Justiça estrangeira em casos no Brasil
Em agosto de 2025, em meio à polêmica da aplicação da americana Lei Magnstisky no Brasil, o ministro Flávio Dino, do Supremo Tribunal Federal (STF), reiterou a proibição da aplicação no Brasil de sentenças judiciais e leis estrangeiras que não foram referendadas pela Justiça brasileira.
A explicação de Dino sobre essa regra ocorreu em uma ação em que o Instituto Brasileiro de Mineração (Ibram) questionava no STF a constitucionalidade da participação de municípios brasileiros no processo contra a BHP no exterior.
Isso porque a Justiça inglesa havia determinado que o Ibram desistisse dessa ação no Brasil. Dino, portanto, reiterou que decisões da Justiça da Inglaterra não teriam validade aqui.
Mas o que Dino reiterou na época “não tem a ver com indenizações”, como o caso da BHP, explica a advogada Nadia de Araujo, professora de direito internacional privado na Pontifícia Universidade Católica do Rio de Janeiro (PUC-Rio).
Se um juiz inglês pedir para a cobrança da indenização ser cumprida contra uma empresa na Inglaterra, não há nada que a Justiça brasileira precise referendar.
A BHP é uma multinacional com sede na Austrália, mas com presença também na Inglaterra.

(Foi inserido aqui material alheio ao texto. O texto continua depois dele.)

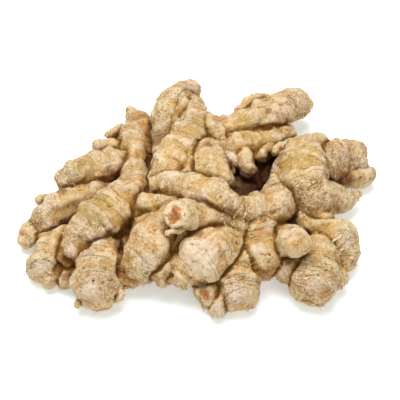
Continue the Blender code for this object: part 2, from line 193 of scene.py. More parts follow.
# Fingers below the ones that show, which carry them
UNDERSIDE = {
    "left_keel": [(-40, 2, 16, 12), (-38, -22, 13, 12), (-34, -36, 12, 10)],
    "middle_keel": [(-40, -6, 15, 12), (-22, -4, 16, 14), (-6, -12, 16, 14), (8, -26, 14, 13)],
    "front_keel": [(8, -26, 16, 13), (-6, -38, 14, 12), (-14, -46, 11, 9)],
    "right_keel": [(8, -26, 16, 13), (28, -18, 13, 13), (46, -10, 14, 14), (62, 4, 15, 13)],
    "pit_floor": [(18, -14, 13, 12), (26, 6, 11, 11), (33, 20, 10, 10), (36, 36, 13, 9)],
    "back_keel": [(-27, 2, 14, 12), (-25, 22, 12, 11), (-14, 40, 13, 11), (-6, 58, 14, 9)],
    "right_foot": [(46, -8, 13, 12), (50, -24, 11, 10), (48, -36, 9, 7)],
    "far_keel": [(60, 0, 15, 12), (54, 18, 15, 13), (62, 34, 15, 10)],
    "back_foot": [(-6, 34, 16, 12), (14, 42, 13, 11), (34, 50, 10, 8)],
    "stem_gap": [(-30, 52, 12, 7), (-32, 31, 12, 7), (-30, 10, 12, 8)],
    "neck_gap": [(-38, -14, 18, 10), (-42, -28, 16, 9), (-42, -38, 14, 8), (-42, -46, 11, 7)],
    "side_gap": [(-90, -26, 8, 6), (-83, -30, 8, 7), (-76, -33, 8, 8)],
    "left_gap": [(-83, -40, 7, 6), (-77, -43, 7, 6), (-70, -43, 8, 7)],
    "front_gap": [(-19, -39, 14, 8), (-23, -47, 10, 7), (-24, -51, 8, 5.5)],
    "pit_side": [(13, 13, 13, 8), (21, 27, 11, 8), (31, 38, 12, 7)],
    "far_pit": [(41, 22, 12, 8), (46, 33, 12, 8)],
    "knob_gap": [(36, -42, 13, 9), (42, -44, 9, 7), (49, -44, 9, 7)],
}
HANDS = {
    "left": LEFT_HAND, "middle": MIDDLE, "right": RIGHT_HAND, "back": BACK_HAND,
    "underside": UNDERSIDE,
}

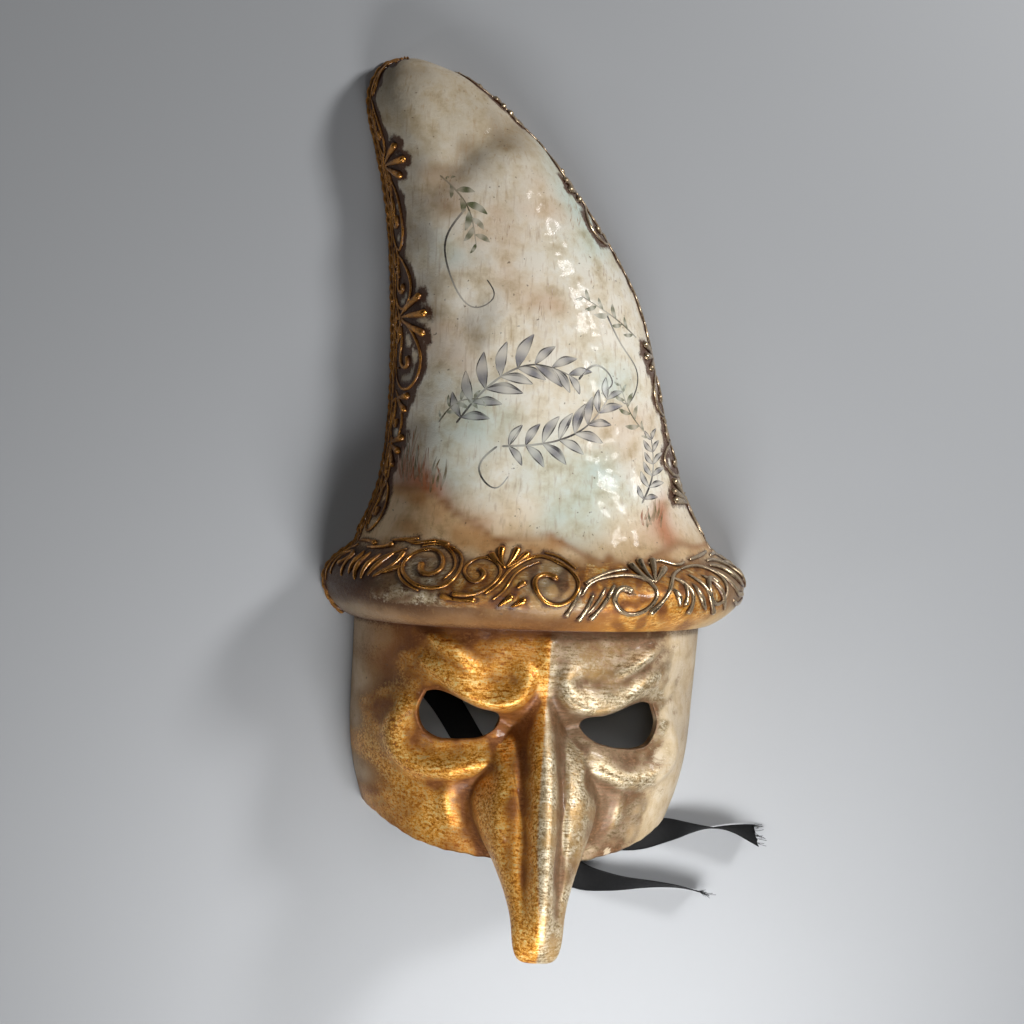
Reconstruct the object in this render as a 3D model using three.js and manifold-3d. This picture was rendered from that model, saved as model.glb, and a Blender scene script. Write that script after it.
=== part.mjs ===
// A long-nosed papier-mâché carnival mask with a tall bent hat, lying on its back.
// Millimetres. X to the right as one looks at the face, Y up towards the hat's tip, Z out of the face.
// The form is worked out from the brim's seam on the forehead and then moved to its middle.
import * as THREE from 'three';
import Module from 'manifold-3d';

const MIDDLE = [2.36, 54.9]; // middle of the finished mask's box, from the brim's seam
const WALL = 3.0; // thickness of the moulded paper
const GAP = 0.35; // clearance of a separate piece over the shell

// The shell's plain form
const RIM_POWER = 2.35; // how square the section is: 2 is an ellipse
const FACE_HALF = [[-135, 66], [-120, 71], [-95, 80], [-75, 85], [-45, 87], [-6, 88]]; // y, half width
const FACE_DEPTH = [[-135, 60], [-120, 63], [-95, 69], [-75, 72], [-45, 75], [-25, 76], [-6, 74]];
const LOW_EDGE = [[-1, -103], [-0.82, -112.5], [-0.62, -117.5], [-0.4, -119.5], [0, -121.5], [0.4, -119.5],
  [0.62, -115.5], [0.82, -109], [1, -99]]; // share of the half width, y
const BRIM = [[0, -6], [5, -6], [11, -3.5], [16.5, 1], [19.5, 7], [19.5, 13], [15.5, 19], [9, 24.5],
  [3.5, 30], [0, 37]]; // how far the rolled brim stands out, y
const BRIM_TILT = 0.045; // rise of the brim to the right, mm per mm
const BRIM_END = { rise: 4, right: 2.6, inward: 1.1 }; // how the brim's ends stand off from an even bow
const HAT_LEFT = [[-88.5, 37], [-81, 57], [-78, 75], [-77, 100.6], [-79.8, 150.4], [-86.4, 200],
  [-95.6, 234.3], [-99, 252], [-94, 266], [-79.2, 272]]; // x, y of the hat's left rim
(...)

A Justiça brasileira só precisaria atuar caso o judiciário inglês determinasse que a cobrança da multa tivesse que ser executada no Brasil.
Dessa forma, haveria um pedido de homologação, e o Superior Tribunal de Justiça (STJ) verificaria se a decisão estrangeira cumpre requisitos formais e legais para ser reconhecida no país. Portanto, não haveria análise do mérito (o conteúdo da decisão).
Sobre a participação de municípios na ação, Dino explicou que, pela Constituição, quem representa o Brasil no exterior é a União Federal, não os municípios ou estados.
Então, em tese, municípios não teriam legitimidade para mover ações em outros países — a não ser que o governo federal autorize expressamente.
Além disso, 26 dos municípios afetados pelo rompimento da barragem aderiram ao acordo de reparação pelos danos no Brasil, homologado pelo STF.
Segundo o escritório Pogust Goodhead, 15 municípios que estavam na ação no início saíram, mas outros 31 permanecem.